"I'll drink to that"

This fan's opinion appeared on realdawg.com, May 2001

To your health
By Richard Linde

Because of their talented receiving corps, the Huskies should have a strong passing attack this upcoming season. Barring injury, either Taylor Barton or Cody Pickett (or both), should be capable quarterbacks. They have the slings and their receivers have the wings to provide an aerial circus. Washington can doff its slothful image and turn into a quick-strike team at any moment. Toss Rambo an automatic weapon and he’s hard to stop.

All of this will depend on some steady play at quarterback. How durable will Pickett and Barton be? For continuity’s sake, it's important to keep both of them healthy. Physically speaking, neither of them appears to be a Marques Tuiasosopo—but not many quarterbacks are. As an aside, rumor has it that the Samoan warrior (Tui) struck an alliance with Hygeia, the Greek God of health, last season. Whether he did or not, Oakland fans will learn to worship Tui, as we fans did at Washington.

Not able to find any elixirs, some of the other Dawgs haven’t been so lucky. There has been a rash of injuries this spring, and that's got to stop. (Because of injury, none of these players participated in the spring game: Mikal Akbar, Rich Alexis, Sam Cunningham, Ossim Hatem, Derrick Johnson, Josh Miller, Rock Nelson, Nick Newton, Justin Robbins, Marcus Roberson, John Schmidt, and Jafar Williams). Rock Nelson (bad back) and Ossim Hatem (blood clots) will not suit up for 2001.

A strong running game will help keep Pickett and Barton off the injured list and avoid an epidemic.

Enter the option.

Eighth in the conference in passing (196 yards per game), Washington led the Pac-10 in rushing last season, averaging 212 yards per game. Ball control was essential to Washington’s success, and as a result, the Dawgs were second in the conference in time-of-possession.

Having one of the Pac-10’s most durable quarterbacks ever, the Huskies worked the option with precision. The cast-iron constitution of Marques Tuiasosopo reminded me of Cade McNown’s (UCLA). Although taking his lumps as a pro, McNown, started in some 43 straight games for the Bruins.

If Pickett and/or Barton can run the option and garner some significant yards on the ground, they can expect to take some extra shots, which could be a catch-22 for the duo. Pickett and Barton will need a strong running game to stay healthy; however, is running the option the best way to keep them healthy? Keeping these two players free from injury is a must. That is not to say that Ryan Porter or Casey Paus wouldn’t be capable replacements should either Barton or Pickett go down. At this time, Porter and Paus are mostly unknowns; whereas, Barton and Pickett have shown considerable promise this spring.

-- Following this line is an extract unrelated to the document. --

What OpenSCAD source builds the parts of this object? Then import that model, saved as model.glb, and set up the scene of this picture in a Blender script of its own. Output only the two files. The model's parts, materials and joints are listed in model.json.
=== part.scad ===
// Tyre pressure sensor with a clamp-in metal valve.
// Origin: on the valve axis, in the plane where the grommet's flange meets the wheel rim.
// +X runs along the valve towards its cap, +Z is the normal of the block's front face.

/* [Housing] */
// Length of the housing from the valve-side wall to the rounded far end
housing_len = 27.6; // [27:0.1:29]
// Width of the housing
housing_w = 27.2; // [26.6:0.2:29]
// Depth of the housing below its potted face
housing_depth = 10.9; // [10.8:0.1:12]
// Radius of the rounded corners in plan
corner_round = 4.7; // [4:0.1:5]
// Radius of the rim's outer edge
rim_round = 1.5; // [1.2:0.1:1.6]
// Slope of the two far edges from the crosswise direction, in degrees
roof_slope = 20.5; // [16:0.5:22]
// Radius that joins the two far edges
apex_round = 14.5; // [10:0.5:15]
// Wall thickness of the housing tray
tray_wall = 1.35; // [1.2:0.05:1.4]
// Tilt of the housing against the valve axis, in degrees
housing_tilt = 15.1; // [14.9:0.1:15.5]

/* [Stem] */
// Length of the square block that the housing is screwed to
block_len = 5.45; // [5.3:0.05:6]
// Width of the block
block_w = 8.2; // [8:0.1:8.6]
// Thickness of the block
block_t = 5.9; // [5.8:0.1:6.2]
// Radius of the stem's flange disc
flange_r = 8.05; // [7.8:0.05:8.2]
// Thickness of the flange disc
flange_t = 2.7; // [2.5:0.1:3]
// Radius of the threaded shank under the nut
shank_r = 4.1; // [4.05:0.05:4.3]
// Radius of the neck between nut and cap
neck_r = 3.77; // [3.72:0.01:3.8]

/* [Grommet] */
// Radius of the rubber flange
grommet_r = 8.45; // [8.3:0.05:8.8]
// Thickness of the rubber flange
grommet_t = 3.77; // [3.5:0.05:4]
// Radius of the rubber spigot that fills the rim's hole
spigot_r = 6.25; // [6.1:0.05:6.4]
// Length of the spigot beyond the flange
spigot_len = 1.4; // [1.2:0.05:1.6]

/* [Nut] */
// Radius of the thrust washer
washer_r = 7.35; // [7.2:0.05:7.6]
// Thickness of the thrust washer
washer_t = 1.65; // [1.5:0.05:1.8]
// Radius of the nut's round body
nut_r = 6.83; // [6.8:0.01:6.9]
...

Keeping Washington’s tailbacks and offensive line healthy is another consideration. Rich Alexis' status is iffy at this time, since he missed spring practice. Let's hope the operation on his shoulder proves successful. The offensive line was decimated by graduation and attrition, and one is being rebuilt. Although the starting offensive line looked good in the spring game, there didn’t appear to be much depth behind it. Nick Newton (who will return from the injured list) and Francisco Tipoti (who will enroll in the fall) should buttress the line.

Being able to inject fresh legs (mostly Willie Hurst's) in the second half of each game during the last part of the 2000 season was a big plus for the Dawgs—Alexis' long run against Purdue being a good example. The Dawgs have a number of players who can come off the bench and give the ground game a second wind. Backing up Hurst and Alexis at tailback are Sean Sweat, Braxton Cleman, and two incoming freshman, Chris Singleton and Ty Eriks.

At fullback, John Hart, Ken Walker, Spencer Marona, Brian Cook, and Mathias Wilson can expect to see playing time. Dan McCourtie, an incoming freshman, may be asked to help out at fullback.

As it was for a couple of Pac-10 teams last season, the injury bugaboo might be Washington’s Achilles heal in 2001. Keeping key players healthy—especially at quarterback, tailback and in the offensive line—will be critical for the Dawgs. This is true on defense, too, where Washington cannot afford to lose another quality player of the likes of an Ossim Hatem. Defensively speaking though, the Dawgs are more robust than elsewhere, and this is where their real strength lies.

Will this next season be a rebuilding year for Washington? Heck no. The talent is there, and it’s primed to go. Certainly, Washington can repeat as Pac-10 champs. I’ll drink to that—and to the Huskies. As they say in France, a votre santé, which means “to your health.”